TO BE DONE: Only the lines from the start of the entries through the line with "return 1000 / size_mm" are wanted; please output them exactly.

EXTRACTED MATERIAL:
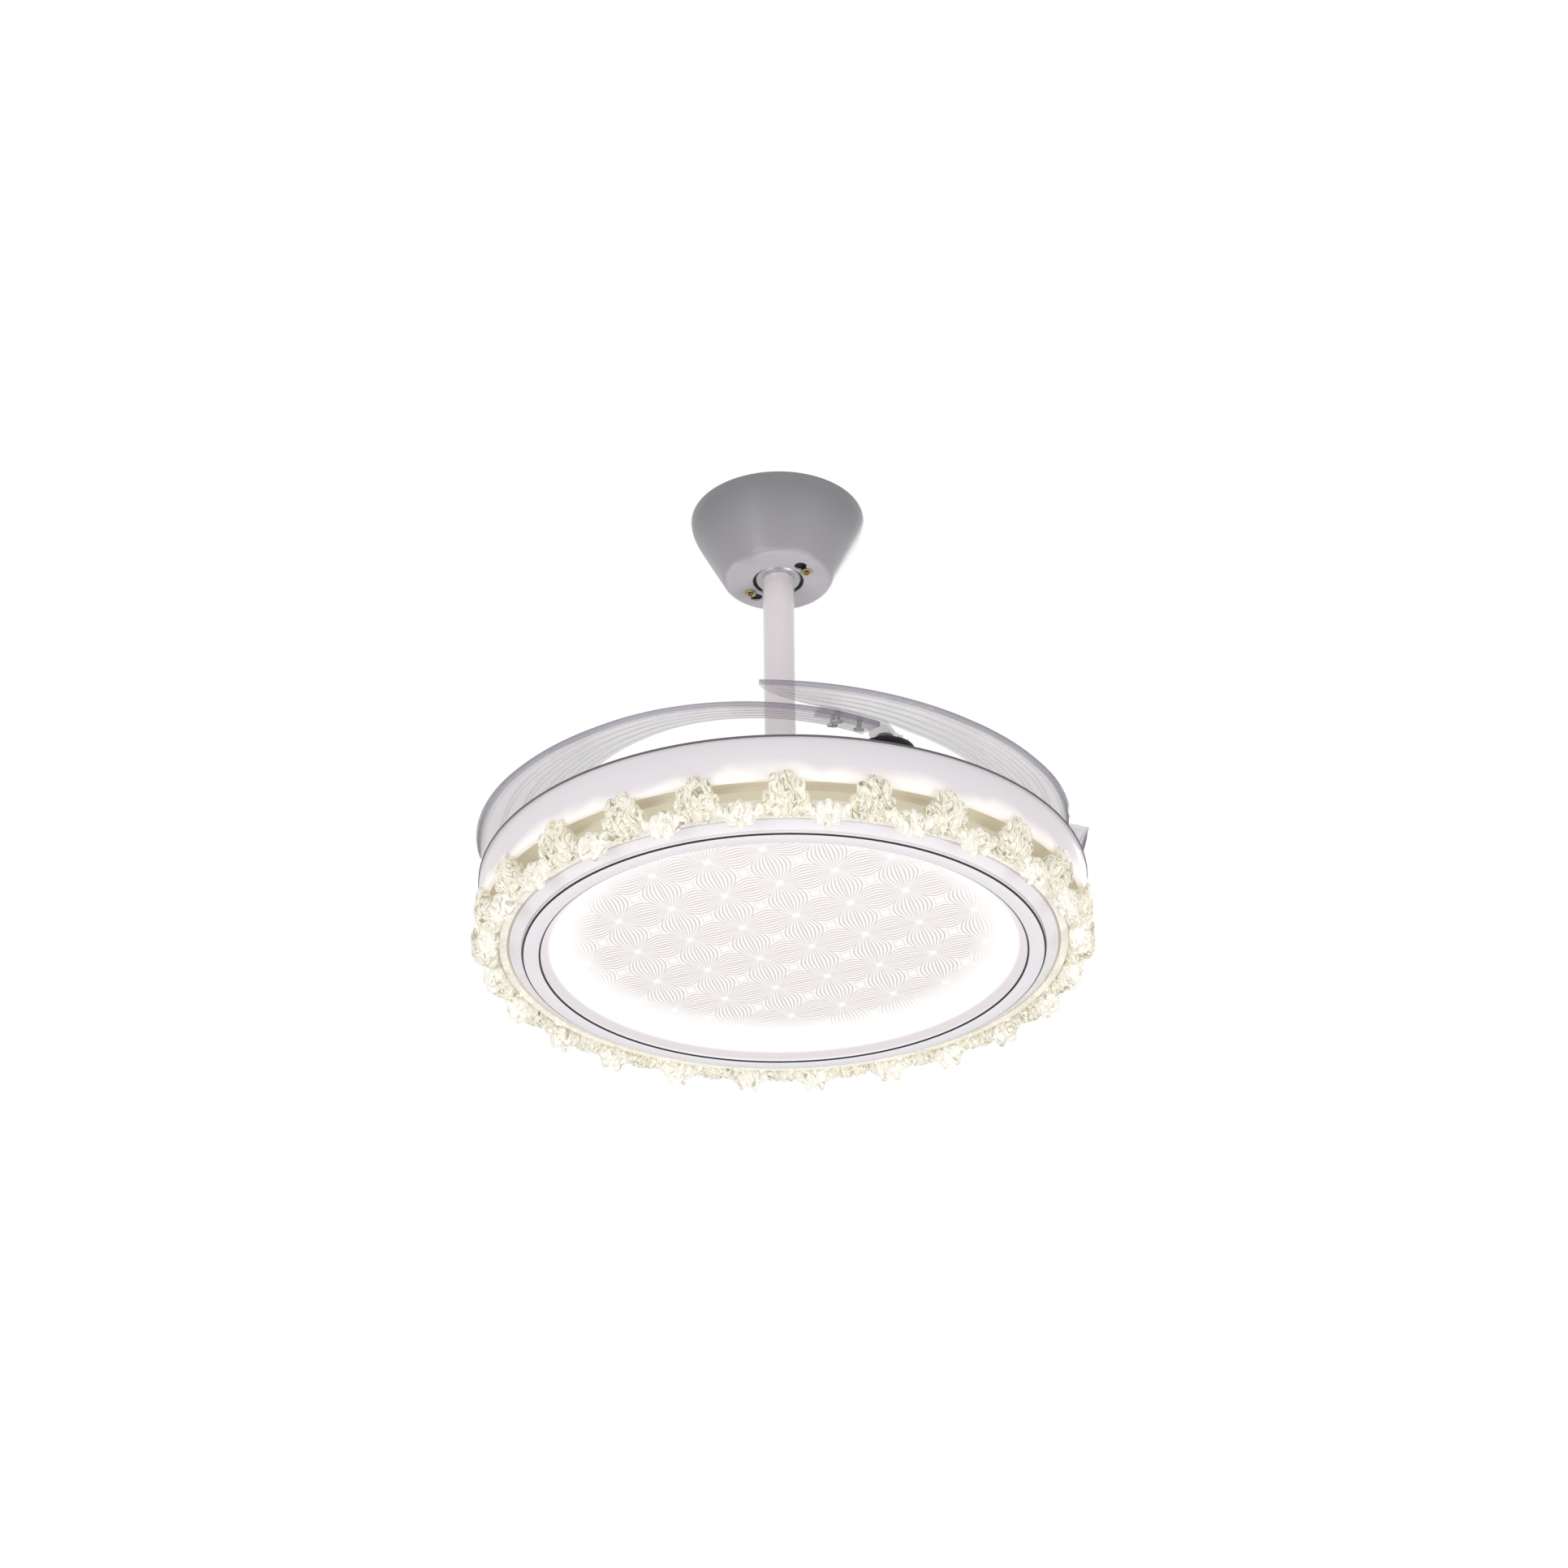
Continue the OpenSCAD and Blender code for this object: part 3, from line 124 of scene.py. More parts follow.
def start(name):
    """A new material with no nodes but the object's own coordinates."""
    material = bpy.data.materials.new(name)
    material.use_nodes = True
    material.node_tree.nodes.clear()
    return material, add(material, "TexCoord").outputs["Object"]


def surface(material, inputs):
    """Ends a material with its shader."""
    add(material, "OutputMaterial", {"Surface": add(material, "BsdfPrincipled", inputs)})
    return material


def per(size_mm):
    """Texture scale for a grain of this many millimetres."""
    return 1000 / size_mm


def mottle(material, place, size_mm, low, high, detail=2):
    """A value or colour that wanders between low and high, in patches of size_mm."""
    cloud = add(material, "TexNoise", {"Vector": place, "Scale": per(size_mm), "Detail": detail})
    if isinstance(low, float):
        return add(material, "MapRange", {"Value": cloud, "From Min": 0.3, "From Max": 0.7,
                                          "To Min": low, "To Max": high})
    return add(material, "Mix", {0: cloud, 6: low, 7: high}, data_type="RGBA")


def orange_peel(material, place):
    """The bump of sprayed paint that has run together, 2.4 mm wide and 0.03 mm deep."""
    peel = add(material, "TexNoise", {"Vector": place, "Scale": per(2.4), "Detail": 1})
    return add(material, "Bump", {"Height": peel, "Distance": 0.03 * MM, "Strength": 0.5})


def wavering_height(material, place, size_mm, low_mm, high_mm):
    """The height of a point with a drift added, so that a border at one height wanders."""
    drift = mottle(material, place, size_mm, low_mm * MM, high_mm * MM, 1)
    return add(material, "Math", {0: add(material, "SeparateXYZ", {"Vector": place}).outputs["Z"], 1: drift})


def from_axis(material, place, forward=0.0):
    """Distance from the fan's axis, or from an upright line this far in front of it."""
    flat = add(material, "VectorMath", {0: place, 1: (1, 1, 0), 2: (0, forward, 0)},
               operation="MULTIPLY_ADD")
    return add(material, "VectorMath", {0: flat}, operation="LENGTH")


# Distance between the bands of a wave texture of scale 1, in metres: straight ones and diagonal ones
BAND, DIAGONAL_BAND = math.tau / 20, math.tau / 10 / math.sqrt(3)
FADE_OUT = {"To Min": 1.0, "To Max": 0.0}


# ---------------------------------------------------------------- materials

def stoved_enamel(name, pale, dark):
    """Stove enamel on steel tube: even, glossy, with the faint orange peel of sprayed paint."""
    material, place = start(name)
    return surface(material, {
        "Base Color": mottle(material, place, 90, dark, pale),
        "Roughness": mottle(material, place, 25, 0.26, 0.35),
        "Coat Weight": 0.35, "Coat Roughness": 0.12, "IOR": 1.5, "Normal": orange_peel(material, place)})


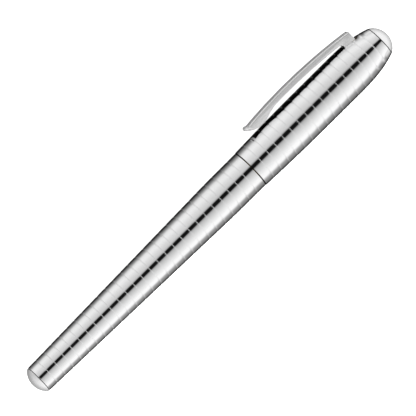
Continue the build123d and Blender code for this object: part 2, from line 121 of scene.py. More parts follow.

EXPECTED ANSWER:
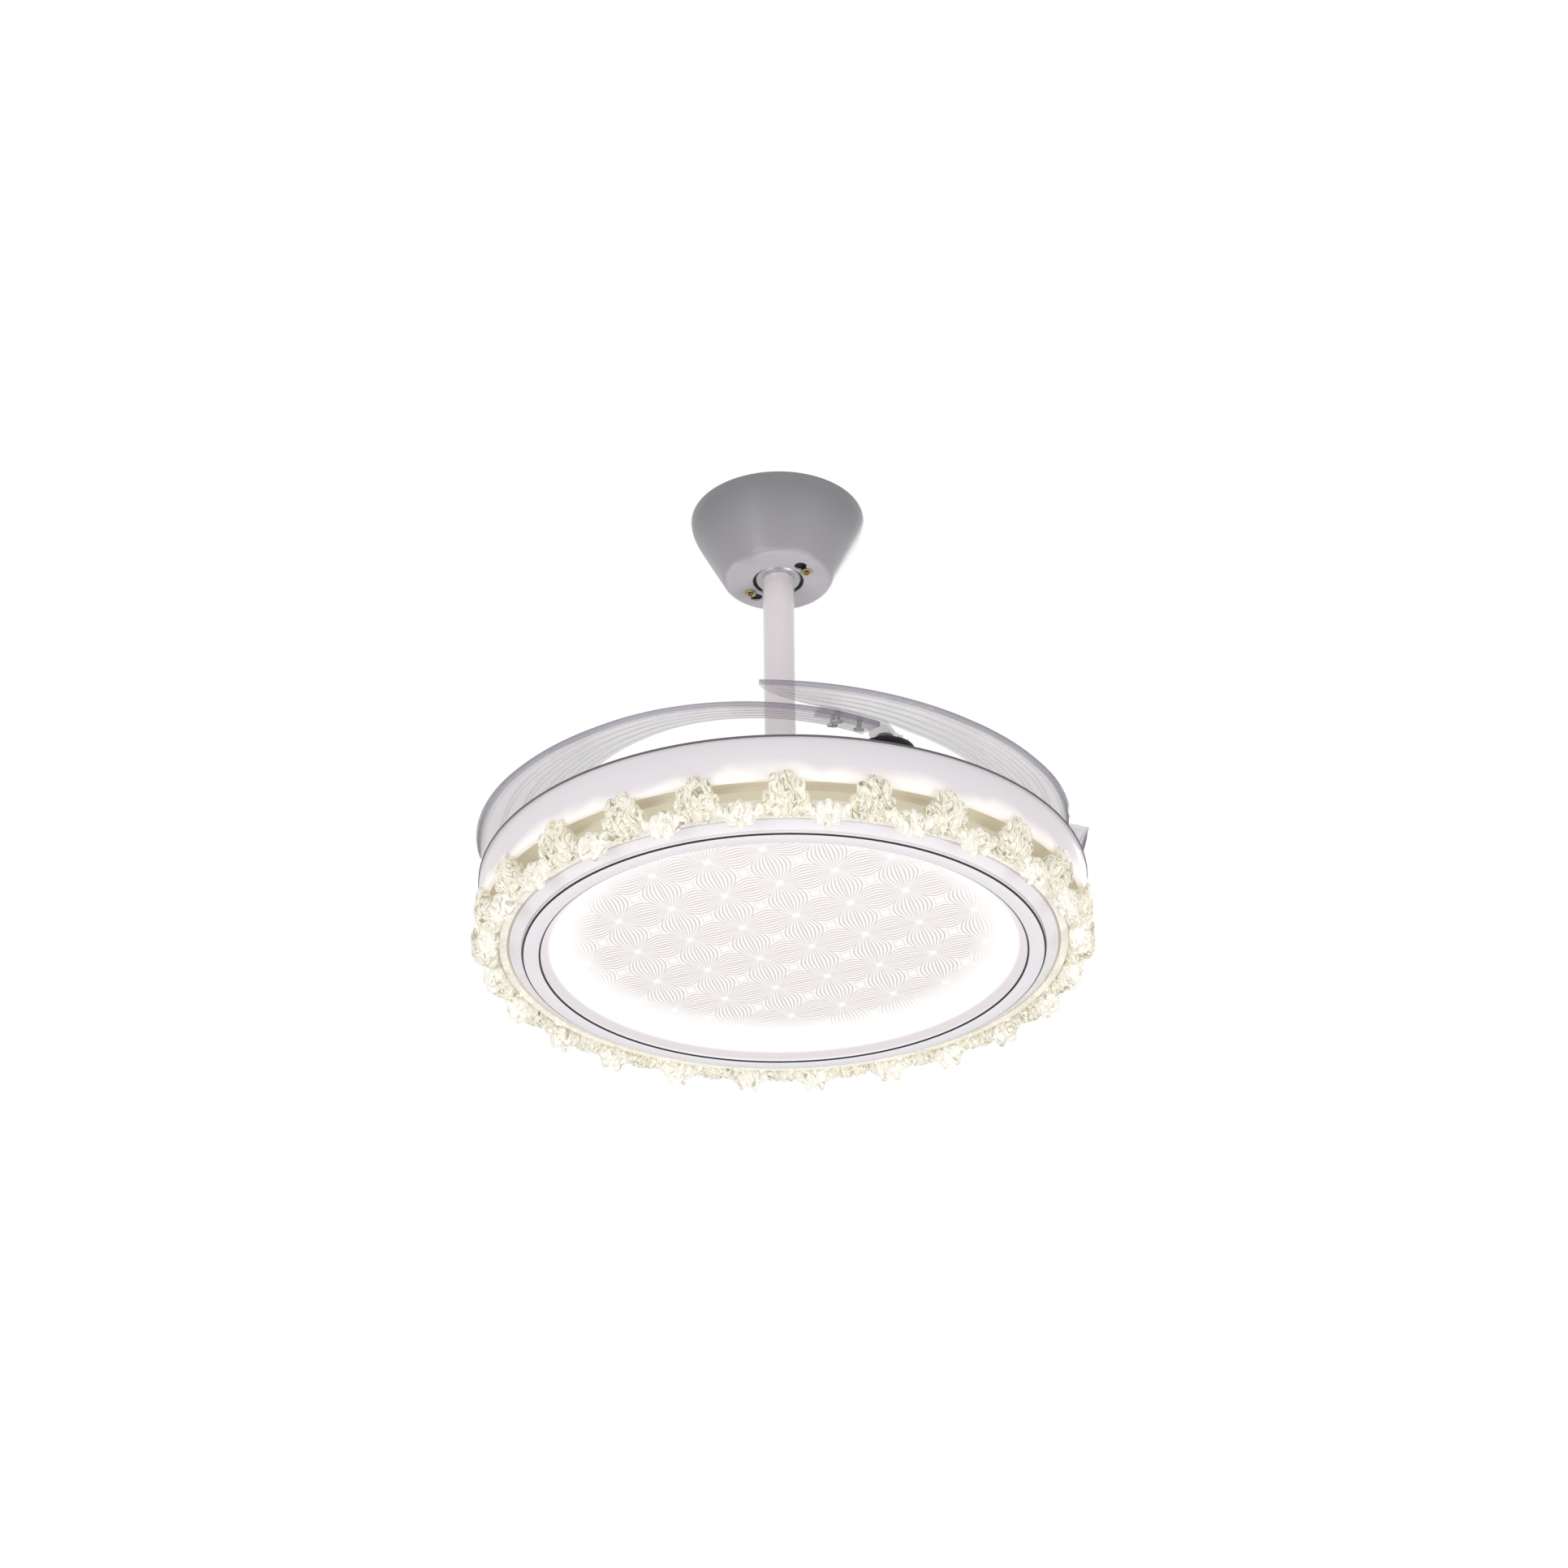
Continue the OpenSCAD and Blender code for this object: part 3, from line 124 of scene.py. More parts follow.
def start(name):
    """A new material with no nodes but the object's own coordinates."""
    material = bpy.data.materials.new(name)
    material.use_nodes = True
    material.node_tree.nodes.clear()
    return material, add(material, "TexCoord").outputs["Object"]


def surface(material, inputs):
    """Ends a material with its shader."""
    add(material, "OutputMaterial", {"Surface": add(material, "BsdfPrincipled", inputs)})
    return material


def per(size_mm):
    """Texture scale for a grain of this many millimetres."""
    return 1000 / size_mm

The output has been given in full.